• Kathy posted an update in the group Group logo of CommunityCommunity 1 week, 2 days ago

    Hi all. I’m not typically a sharer but I have been advised to attend any & all meetings to overcome my addictions. I would continue on this destructive path if it were not for words spoken to me by a psychic. My sob story goes back a few years with finally ending an unhappy marriage. My ex had a problem & I was always the responsible one, making sure bills were paid & children were looked after. No expendable income also. As kids got older, things got worse in the marriage & I knew if I didn’t get out, I’d have no hope. simultaneously, one of the largest tribal casinos opened the next town over, 7 years ago. I started going when I needed an escape. Long story short, I have won some jackpots which only bumped up my tax liability, even though I have lost far more than I’ve one. I have also burned through my retirement. When I am at the casino, I would keep playing to win back my losses & if I did win it back, I would just lose it again, or come back another day to lose more. I am finally trying to get my life back on track after a difficult divorce and a son who no longer communicates with me. That has been the most difficult. I haven’t talked to him for 16 months. He married a crazy lady who has persuaded him to cut all communication with his family, including his brother (who happens to live with me). I have a 3 year old granddaughter who doesn’t even know who I am. I don’t think he even knows how extensive my problem is. (I also have a large student loan I took out so he could attend college.
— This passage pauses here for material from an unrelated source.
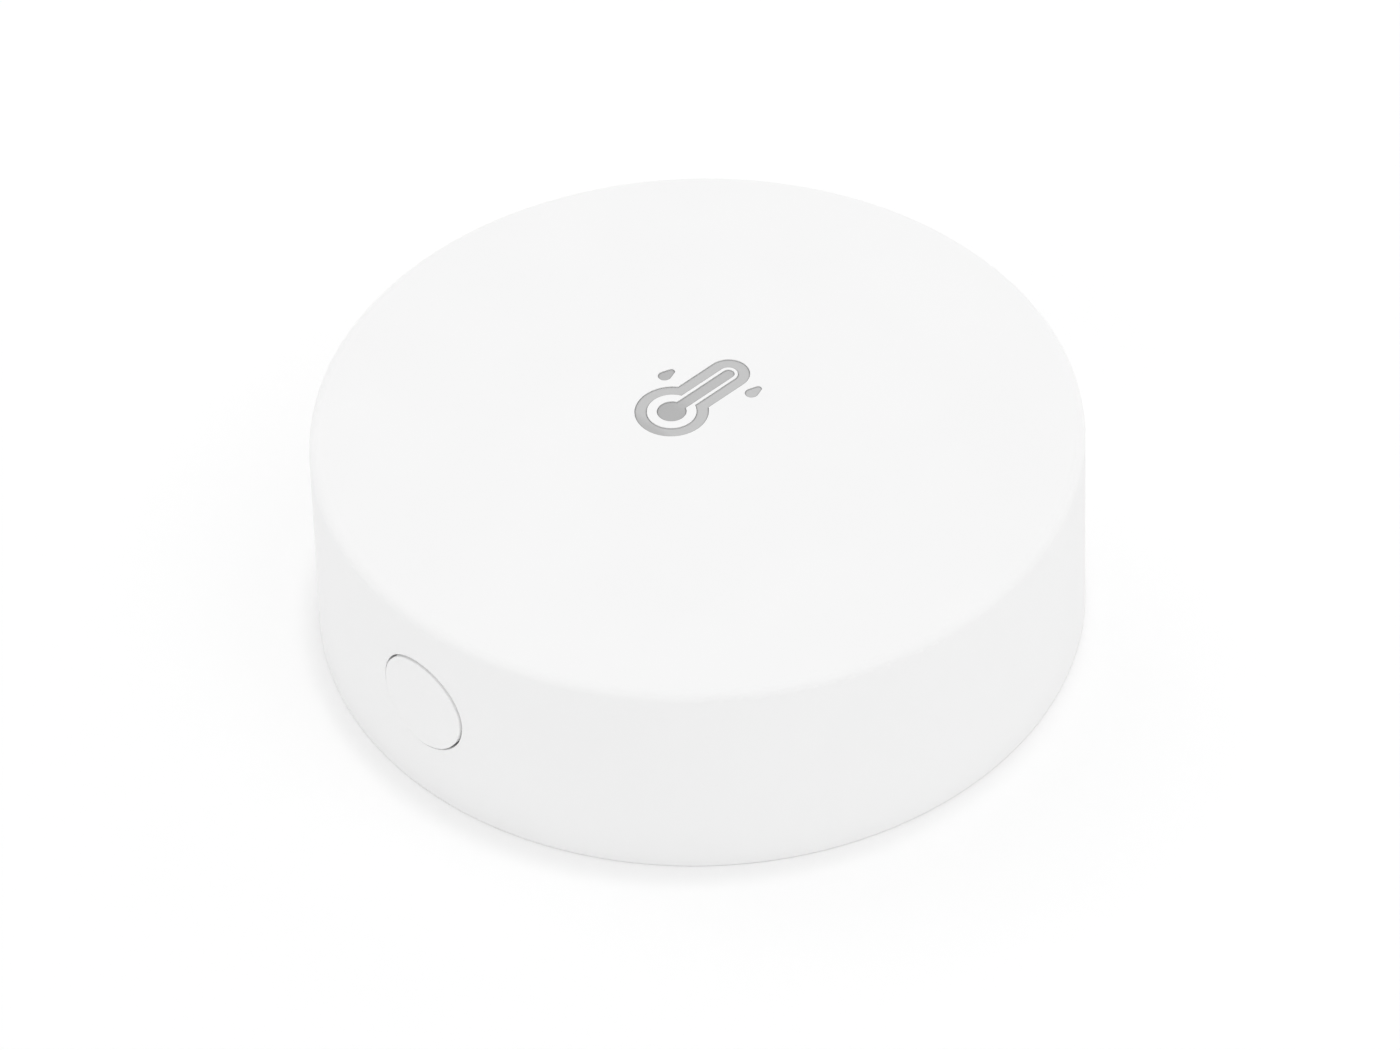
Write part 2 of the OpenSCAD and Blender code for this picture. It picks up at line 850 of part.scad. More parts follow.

I never told him about it.) The psychic told me if I want him back in my life, I need to stop gambling. That i where I am today. I think I can do it if I just don’t go. All other attempts to go & keep to a budget, have failed. I am trying to make things right again, in my life. I have been avoiding my responsibilities due to depression, and an addiction to gambling. I now owe state & federal taxes & today set up a payment plan for state taxes. I previously canceled my health insurance because it was outrageously expensive & I am fairly healthy. This life journey can sure suck at times, but at least there’ a pandemic going on to help me not feel so bad about staying home. Thanks for reading, ya’ll. Good look on your journey.